My two favorite freaks were Blonde Boy, a sore-covered heroin addict who was built like MMA fighter Tyson Griffin, and Keith of the much-pierced face, who was also blonde, but taller. One evening I was called to the front by an irate woman who claimed she had been panhandled by Blonde Boy. I ran outside, knowing he would still be scavenging for good will. He had an older lady pinned in her car, and was screaming that he needed money. (I think, at this time, my security man was zooming in on Tannika’s ample cleavage.) Retail food geek in a tie to the rescue!
I ran up to within five paces of Blonde Boy and stopped. He then turned dramatically, with his hands on the side of his head, his face turning purple, and said, “You, you! You are such an ASSHOLE!!!”
I said, “Yes, that’s my job. You have to leave.”
He responded, “Why do you have to be such an ASSHOLE!!! I’m sick of you bothering me! Stay away! I’m known for knocking people out!”
I said, “Good, we ought to get along just fine, because I’m known for taking beatings. Come on back to the bus stop and knock me out tonight. But right now, you need to leave.”

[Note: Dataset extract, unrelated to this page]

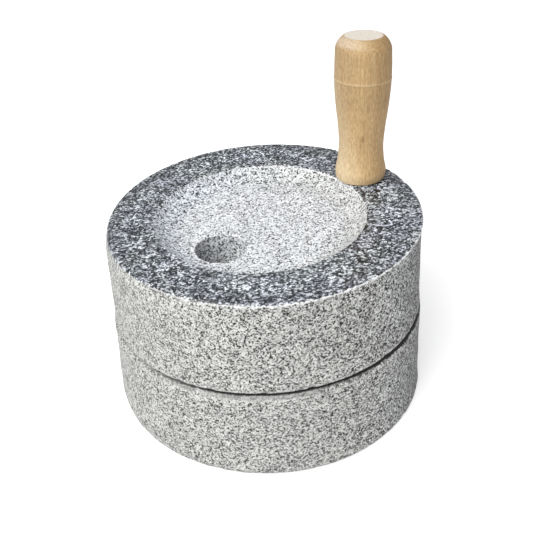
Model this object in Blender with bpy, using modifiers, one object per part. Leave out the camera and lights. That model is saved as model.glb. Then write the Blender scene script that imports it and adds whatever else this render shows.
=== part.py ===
"""Hand quern: a granite runner stone that turns on a granite bed stone, with a turned wooden handle.

The frame's origin is the centre of the bed stone's underside, on the pivot's axis.  +Z runs up the
axis and +X points from the axis to the foot of the handle.  Lengths are in metres.
"""
import math

import bmesh
import bpy

# Bed stone, the fixed lower one
BED_HEIGHT = 0.0640
BED_TOP_RADIUS = 0.1024
BED_FOOT_RADIUS = 0.1033
BED_SHOULDER = (0.0050, 0.0032)     # width and height of the worn upper edge
BED_FOOT_ROUND = 0.0050

# Runner stone, the upper one that turns
GRINDING_GAP = 0.0005               # between the two grinding faces
TOP_HEIGHT = 0.1280                 # of the runner's polished top above the ground
RUNNER_RADIUS = 0.1002
RUNNER_FOOT_RADIUS = 0.1013
RUNNER_RIM_CHAMFER = 0.0009
RUNNER_FOOT_ROUND = 0.0019
RUNNER_OFFSET = (0.0007, 0.0003)       # the outside was cut slightly off the pivot's axis

# Hopper, the shallow dish in the runner's top
DISH_CENTRE = (-0.0006, 0.0004)
DISH_RADIUS = 0.0678
DISH_FLOOR_RADIUS = 0.0540
DISH_DEPTH = 0.0090
DISH_BLEND_STEPS = 6

# Feed eye, the hole that the grain falls through
EYE_DISTANCE = 0.0354
EYE_ANGLE = math.radians(189.4)     # from the handle, seen from above, anticlockwise
EYE_RADIUS = 0.0160
EYE_EASE = 0.0010                   # eased upper edge of the eye

# Furrows dressed into both grinding faces
HARP_COUNT = 8
FURROW_WIDTH = 0.0030
FURROW_DEPTH = 0.0015
FURROW_END = 0.0920                 # distance from the axis where every furrow stops
FURROW_LINES = ((0.010, 0.024), (0.026, 0.042))     # sideways offset and inner end of each

# Pivot pin, fixed in the bed stone and loose in the runner
PIN_RADIUS = 0.0060
PIN_SUNK = 0.0300
PIN_RISE = 0.0220
PIN_CHAMFER = 0.0010
SEAT_GAP = 0.0003                   # around a piece that is set fast in another
RUNNING_GAP = 0.0008                # around the pin where the runner turns on it
PIN_HEADROOM = 0.0015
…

At this point his mind began processing some violent threat or action, but was short-circuited by the female customer who had complained about him. She had her right arm around my waist and was screaming over my right shoulder while she aimed a container of mace over my left shoulder, all the while pressing her hard nipples into my back. She was screaming, “Die mutherfucker. Starve in a gutter! I’ll fuckin’ mace your ass.”

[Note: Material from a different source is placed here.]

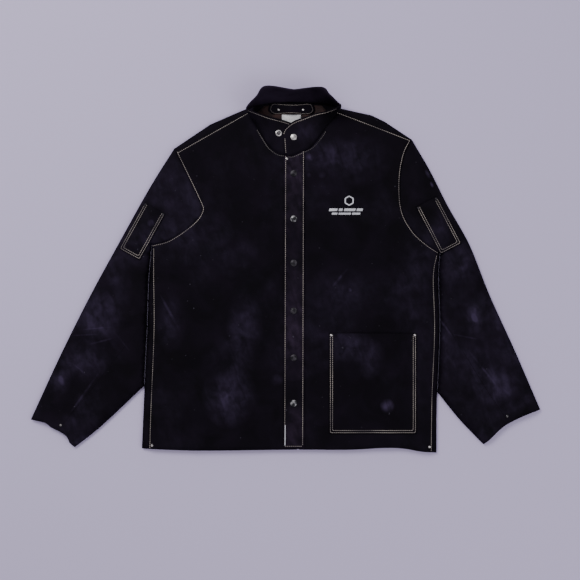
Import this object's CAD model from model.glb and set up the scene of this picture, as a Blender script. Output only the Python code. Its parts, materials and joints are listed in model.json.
"""Leather welding jacket, laid flat and snapped shut. Each panel of hide, line of thread and snap is its own
piece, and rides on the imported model's bodies. Shapes are worked out in millimetres and made in metres."""
import json
import math
import random

import bpy
import numpy as np
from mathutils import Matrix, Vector, noise
from mathutils.bvhtree import BVHTree
from mathutils.geometry import delaunay_2d_cdt


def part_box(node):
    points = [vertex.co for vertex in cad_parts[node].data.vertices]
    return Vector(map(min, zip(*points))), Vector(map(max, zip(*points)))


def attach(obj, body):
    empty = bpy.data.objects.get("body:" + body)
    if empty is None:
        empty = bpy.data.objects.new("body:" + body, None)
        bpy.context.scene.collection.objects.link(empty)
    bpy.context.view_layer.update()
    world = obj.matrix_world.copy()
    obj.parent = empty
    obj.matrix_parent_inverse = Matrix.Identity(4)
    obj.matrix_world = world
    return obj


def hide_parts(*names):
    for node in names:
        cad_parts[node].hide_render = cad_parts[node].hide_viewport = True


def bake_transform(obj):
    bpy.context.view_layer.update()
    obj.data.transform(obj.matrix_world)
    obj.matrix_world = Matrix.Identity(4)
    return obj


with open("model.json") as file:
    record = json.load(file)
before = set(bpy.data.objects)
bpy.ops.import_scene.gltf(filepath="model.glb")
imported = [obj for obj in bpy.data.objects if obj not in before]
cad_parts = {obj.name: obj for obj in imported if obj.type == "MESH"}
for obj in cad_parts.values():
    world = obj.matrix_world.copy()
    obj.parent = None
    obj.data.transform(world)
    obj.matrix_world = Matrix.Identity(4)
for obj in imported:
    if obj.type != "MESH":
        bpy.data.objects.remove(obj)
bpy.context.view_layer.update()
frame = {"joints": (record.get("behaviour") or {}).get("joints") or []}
random.seed(7)
MM = 0.001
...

Thankfully for me she did not spray the mace and blonde boy fled in fear of this little blonde chick who got her rocks off threatening dope-fiends with mace. I then assisted the elderly woman from her car while the psychotic, but actually hot, blonde white-trash chic waited. She told me she liked Italian food, was a single mother, wanted me to beat up her brother, and…somehow I lost interest.
The really great part about this incident, was, when I informed the police that I was becoming tired of Blonde Boy, they went after him—and got Keith instead. Now Keith and Blonde Boy are two of only three blonde men in Baltimore City, so we can forgive the cops. Keith resisted arrest and the cops stomped him out in front of the gay bar down the street.
About 3 months later Keith came to the store front and paced back and forth on the side walk. Apparently my security man had grown bored waiting for the last button on Ashantai’s long-suffering undersized blouse to pop, and had done a perimeter walk. He came to me, about ready to have an asthma attack, and said, “Boss, this bad white boy outside. Could you please ask him to go?”
I went outside and dazzled Keith with my eloquence and diction. I think I even called him ‘sir.’ Keith had been looking to throw down with me. But, upon looking over my shoulder at my sweating and heavily breathing security man, he apparently mistook this adrenaline dump gone bad as the eagerness of a predatory homosexual, and decided to leave.
I could go on for 200 pages about imposing my will on dope-fiends without actually having to touch them. It really is a non-physical art. Out of a probable 1200 panhandler ejections over a 4 year period, I only had to fight with one, and that was over with a single head butt between his eyes.
But still, even after my stint at the Ghetto Grocery Store as the crappiest bouncer in Baltimore, every time I am approached by some parasite that wants me to finance his peculiar form of suicide, a debate rages within me, between my brain and my guts. Should I walk around or stand my ground?